Hawkesyard Priory was a Dominican priory off Armitage Lane Brereton, Rugeley, Staffordshire, England, built between 1896 and 1914 which included the Roman Catholic Priory Church of St Thomas.

==History==
===Spode House===
Originally named "Hawksyard", in 1760 the estate was renamed Armitage Park. 1n 1839, it was purchased by Mary Spode, widow of Josiah Spode III, grandson of Josiah Spode of the Spode Pottery works; it became known as "Spode House". Her son, Josiah Spode IV served as High Sheriff of Staffordshire in 1850. He was also the warden and organist at St. John the Baptist Church in the nearby village of Armitage. In 1861 Lichfield Cathedral replaced its 1789 organ and in 1865 Spode had it moved to St. John's. In 1885, Spode, and his niece, Helen Gulson converted to Catholicism at Stone, Staffordshire, where the English congregation of the Dominican Sisters of St. Catherine of Sienna had their motherhouse.

Josiah lived at Spode House with his niece until his death in 1893. It was Spode's intention that Gulson should reside in the house and upon her death it should be donated to the Dominican order. However, Gulson decided to relocate to a cottage, elsewhere on the estate, and turned the hall over to the Dominicans. In 1898 the Order built a new priory within the grounds. Josiah's mother and his wife, Helen, are buried at St. John's; he and his niece are interred in a small chapel of the Priory Church.

===Priory===
New conventual buildings were funded by Gulson and when the friars moved into the new priory, the Hall became a school.

The church was built between 1896 and 1914 for the Dominican Order by the architect Edward Goldie.
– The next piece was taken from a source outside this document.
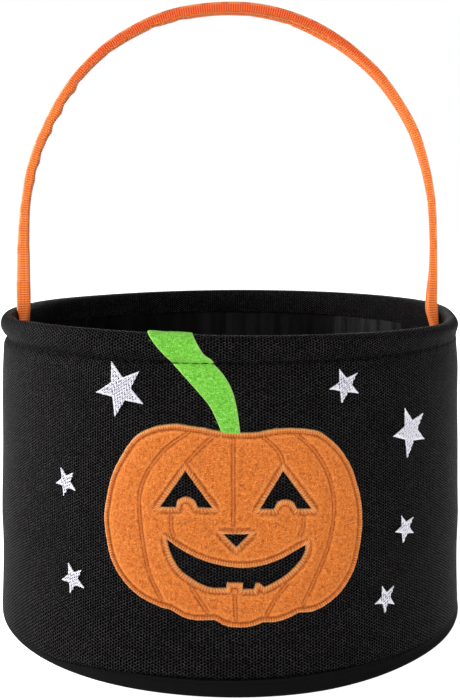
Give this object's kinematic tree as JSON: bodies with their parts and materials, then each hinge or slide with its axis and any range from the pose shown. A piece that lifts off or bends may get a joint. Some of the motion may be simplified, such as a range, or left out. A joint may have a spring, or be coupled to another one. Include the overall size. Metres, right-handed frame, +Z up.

It consists of a hammer beam roof with eight bays of large perpendicular windows, with a facade of the Royal Chapel type, and a fan vaulted chapel on the south side.

The Dominican friars left the site in 1988 and the estate was sold to a private buyer in 1989. The priory church is now the spiritual home of the Society of Traditional Old Catholics. The buildings which would have been the living quarters for the friars has now been converted into a nursing home.

==Organ==
The organ dates from 1700 by Father Smith and came from Eton College. A specification of the organ can be found on the National Pipe Organ Register.